■ Task objective
Show every line in the records below that contains the word "picture".

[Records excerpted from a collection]
# # # # #
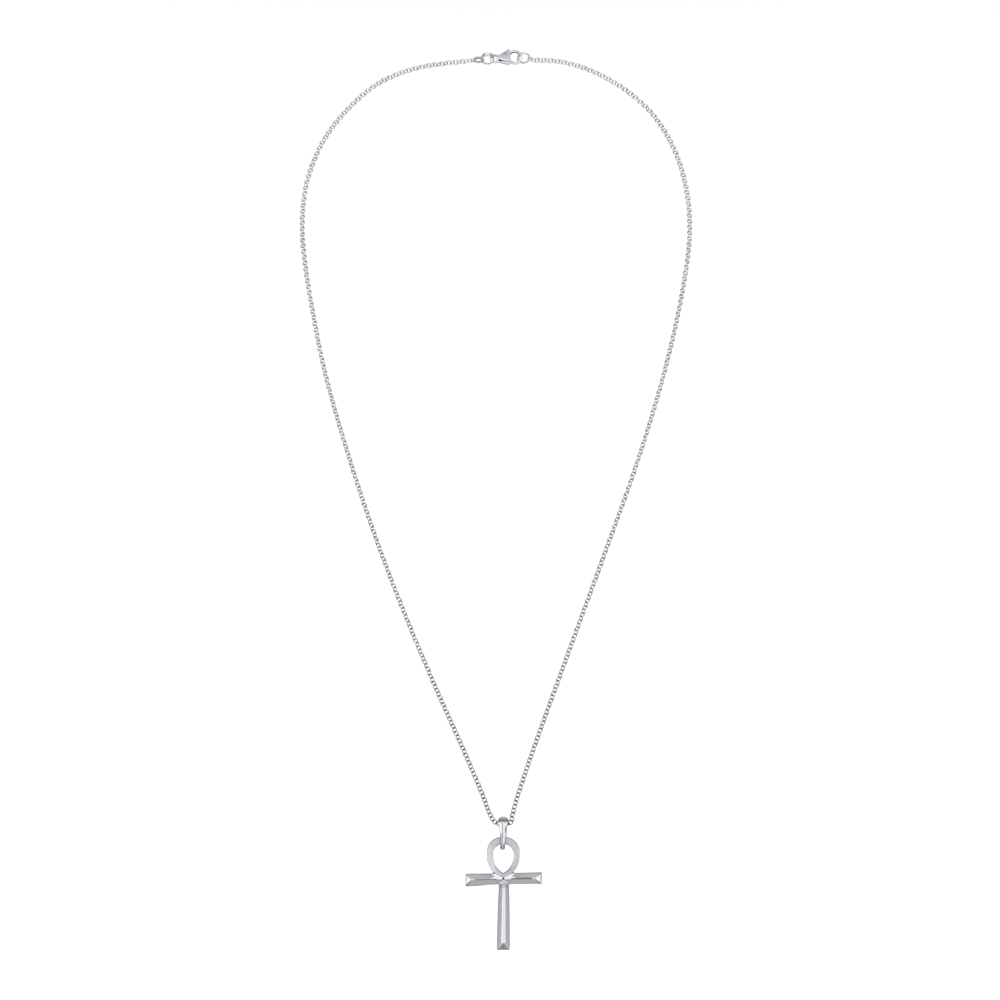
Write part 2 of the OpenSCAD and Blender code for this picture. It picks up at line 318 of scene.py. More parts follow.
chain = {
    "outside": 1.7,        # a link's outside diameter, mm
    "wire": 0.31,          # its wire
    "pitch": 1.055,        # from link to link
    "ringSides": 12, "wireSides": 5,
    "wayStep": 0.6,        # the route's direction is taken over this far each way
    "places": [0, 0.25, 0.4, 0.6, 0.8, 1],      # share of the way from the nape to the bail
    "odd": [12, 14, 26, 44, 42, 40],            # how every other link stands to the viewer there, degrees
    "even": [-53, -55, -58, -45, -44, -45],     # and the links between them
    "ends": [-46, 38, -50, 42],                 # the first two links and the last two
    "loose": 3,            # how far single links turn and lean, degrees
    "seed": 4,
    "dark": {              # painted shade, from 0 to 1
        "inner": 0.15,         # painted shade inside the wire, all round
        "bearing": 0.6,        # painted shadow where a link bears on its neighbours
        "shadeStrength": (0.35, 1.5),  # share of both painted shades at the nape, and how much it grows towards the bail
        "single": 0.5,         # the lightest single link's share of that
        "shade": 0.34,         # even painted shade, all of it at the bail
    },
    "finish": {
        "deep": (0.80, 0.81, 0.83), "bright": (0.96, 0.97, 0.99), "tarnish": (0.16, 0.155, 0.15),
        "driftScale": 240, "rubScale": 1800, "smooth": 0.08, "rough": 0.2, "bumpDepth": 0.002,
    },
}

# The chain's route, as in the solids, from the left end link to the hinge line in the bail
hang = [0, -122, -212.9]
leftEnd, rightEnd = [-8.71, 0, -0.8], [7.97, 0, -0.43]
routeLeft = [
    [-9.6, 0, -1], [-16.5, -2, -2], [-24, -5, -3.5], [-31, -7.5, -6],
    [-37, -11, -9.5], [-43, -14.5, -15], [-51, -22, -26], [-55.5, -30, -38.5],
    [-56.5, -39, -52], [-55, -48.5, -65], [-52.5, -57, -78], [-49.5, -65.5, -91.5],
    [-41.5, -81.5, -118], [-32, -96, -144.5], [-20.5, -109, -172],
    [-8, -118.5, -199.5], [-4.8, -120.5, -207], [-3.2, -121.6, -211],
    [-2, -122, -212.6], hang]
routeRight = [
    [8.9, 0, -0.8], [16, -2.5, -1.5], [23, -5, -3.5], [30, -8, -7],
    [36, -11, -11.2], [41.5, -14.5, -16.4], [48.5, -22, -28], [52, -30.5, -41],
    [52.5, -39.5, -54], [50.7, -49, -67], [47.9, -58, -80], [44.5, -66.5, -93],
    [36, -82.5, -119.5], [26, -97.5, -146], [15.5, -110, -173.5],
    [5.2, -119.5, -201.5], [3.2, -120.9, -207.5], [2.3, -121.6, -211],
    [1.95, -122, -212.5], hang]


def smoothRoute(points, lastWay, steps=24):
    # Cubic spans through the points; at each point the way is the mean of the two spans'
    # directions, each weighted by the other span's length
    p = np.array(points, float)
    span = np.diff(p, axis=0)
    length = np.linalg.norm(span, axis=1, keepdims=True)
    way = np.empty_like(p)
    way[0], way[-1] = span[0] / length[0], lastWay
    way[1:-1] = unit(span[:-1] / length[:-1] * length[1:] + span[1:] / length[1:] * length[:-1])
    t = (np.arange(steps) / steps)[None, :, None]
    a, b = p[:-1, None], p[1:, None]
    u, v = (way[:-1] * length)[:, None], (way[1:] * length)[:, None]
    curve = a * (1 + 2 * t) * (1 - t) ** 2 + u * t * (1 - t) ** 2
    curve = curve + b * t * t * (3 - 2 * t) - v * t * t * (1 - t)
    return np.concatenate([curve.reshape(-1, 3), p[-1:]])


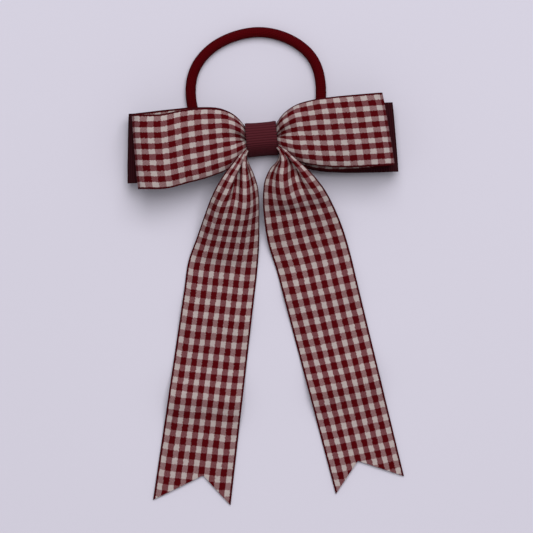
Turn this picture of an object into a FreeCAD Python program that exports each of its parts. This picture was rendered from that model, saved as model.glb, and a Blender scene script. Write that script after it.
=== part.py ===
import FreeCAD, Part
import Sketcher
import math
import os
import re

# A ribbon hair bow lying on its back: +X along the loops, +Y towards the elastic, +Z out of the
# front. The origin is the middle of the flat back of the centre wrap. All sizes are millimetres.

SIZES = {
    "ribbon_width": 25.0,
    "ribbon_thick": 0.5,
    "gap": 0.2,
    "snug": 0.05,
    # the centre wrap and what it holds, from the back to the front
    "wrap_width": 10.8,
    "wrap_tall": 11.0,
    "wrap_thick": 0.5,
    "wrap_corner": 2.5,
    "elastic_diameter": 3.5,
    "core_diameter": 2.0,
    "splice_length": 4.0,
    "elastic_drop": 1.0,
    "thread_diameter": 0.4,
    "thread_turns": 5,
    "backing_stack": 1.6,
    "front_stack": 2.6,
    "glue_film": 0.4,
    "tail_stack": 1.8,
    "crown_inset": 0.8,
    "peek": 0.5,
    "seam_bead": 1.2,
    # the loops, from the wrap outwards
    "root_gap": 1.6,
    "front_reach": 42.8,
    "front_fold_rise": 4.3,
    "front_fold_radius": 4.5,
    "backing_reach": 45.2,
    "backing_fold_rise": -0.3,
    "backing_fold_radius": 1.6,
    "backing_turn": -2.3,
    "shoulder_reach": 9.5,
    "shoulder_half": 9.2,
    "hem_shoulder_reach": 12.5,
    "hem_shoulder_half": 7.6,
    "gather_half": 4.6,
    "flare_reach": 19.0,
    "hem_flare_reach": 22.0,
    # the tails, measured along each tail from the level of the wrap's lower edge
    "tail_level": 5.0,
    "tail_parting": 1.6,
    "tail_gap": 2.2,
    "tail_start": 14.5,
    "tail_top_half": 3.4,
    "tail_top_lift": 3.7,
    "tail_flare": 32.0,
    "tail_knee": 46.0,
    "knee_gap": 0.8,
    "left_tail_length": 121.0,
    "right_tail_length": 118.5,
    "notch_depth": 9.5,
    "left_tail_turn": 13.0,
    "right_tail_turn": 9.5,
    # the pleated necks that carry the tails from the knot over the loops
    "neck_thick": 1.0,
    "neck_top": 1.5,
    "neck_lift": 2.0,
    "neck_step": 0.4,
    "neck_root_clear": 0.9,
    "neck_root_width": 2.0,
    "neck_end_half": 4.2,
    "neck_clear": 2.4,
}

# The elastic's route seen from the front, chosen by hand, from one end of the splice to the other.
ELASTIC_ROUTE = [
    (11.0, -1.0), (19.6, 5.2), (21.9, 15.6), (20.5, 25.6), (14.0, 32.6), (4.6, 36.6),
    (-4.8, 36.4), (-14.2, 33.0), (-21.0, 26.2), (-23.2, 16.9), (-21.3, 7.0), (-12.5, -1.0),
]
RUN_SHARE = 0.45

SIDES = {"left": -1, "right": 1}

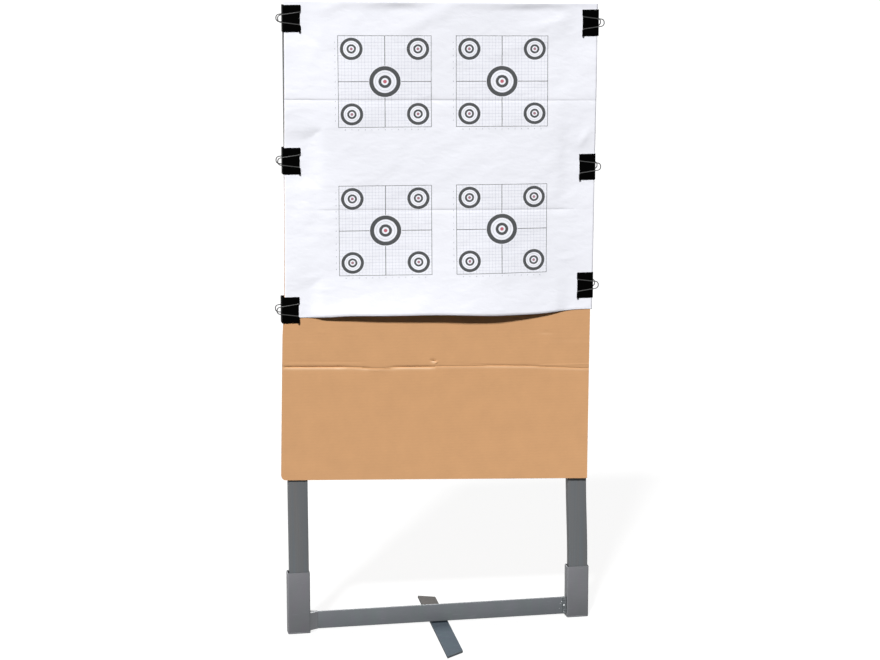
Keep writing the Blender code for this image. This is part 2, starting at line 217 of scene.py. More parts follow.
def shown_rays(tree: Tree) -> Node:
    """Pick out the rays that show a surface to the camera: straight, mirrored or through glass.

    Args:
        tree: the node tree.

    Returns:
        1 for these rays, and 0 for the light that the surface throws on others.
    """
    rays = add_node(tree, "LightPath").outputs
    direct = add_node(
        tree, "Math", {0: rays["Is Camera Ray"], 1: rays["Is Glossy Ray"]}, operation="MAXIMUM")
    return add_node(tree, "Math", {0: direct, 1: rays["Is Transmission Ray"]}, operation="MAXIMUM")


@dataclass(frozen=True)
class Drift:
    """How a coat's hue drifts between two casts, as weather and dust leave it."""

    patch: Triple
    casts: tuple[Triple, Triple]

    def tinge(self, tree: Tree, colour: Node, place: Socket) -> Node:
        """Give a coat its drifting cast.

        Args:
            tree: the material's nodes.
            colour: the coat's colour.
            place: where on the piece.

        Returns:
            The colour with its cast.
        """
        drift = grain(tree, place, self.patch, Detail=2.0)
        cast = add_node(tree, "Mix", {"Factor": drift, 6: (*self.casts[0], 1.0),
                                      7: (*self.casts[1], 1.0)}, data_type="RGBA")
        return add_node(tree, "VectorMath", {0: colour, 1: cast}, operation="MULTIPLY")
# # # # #
■ Expected output
Write part 2 of the OpenSCAD and Blender code for this picture. It picks up at line 318 of scene.py. More parts follow.
Turn this picture of an object into a FreeCAD Python program that exports each of its parts. This picture was rendered from that model, saved as model.glb, and a Blender scene script. Write that script after it.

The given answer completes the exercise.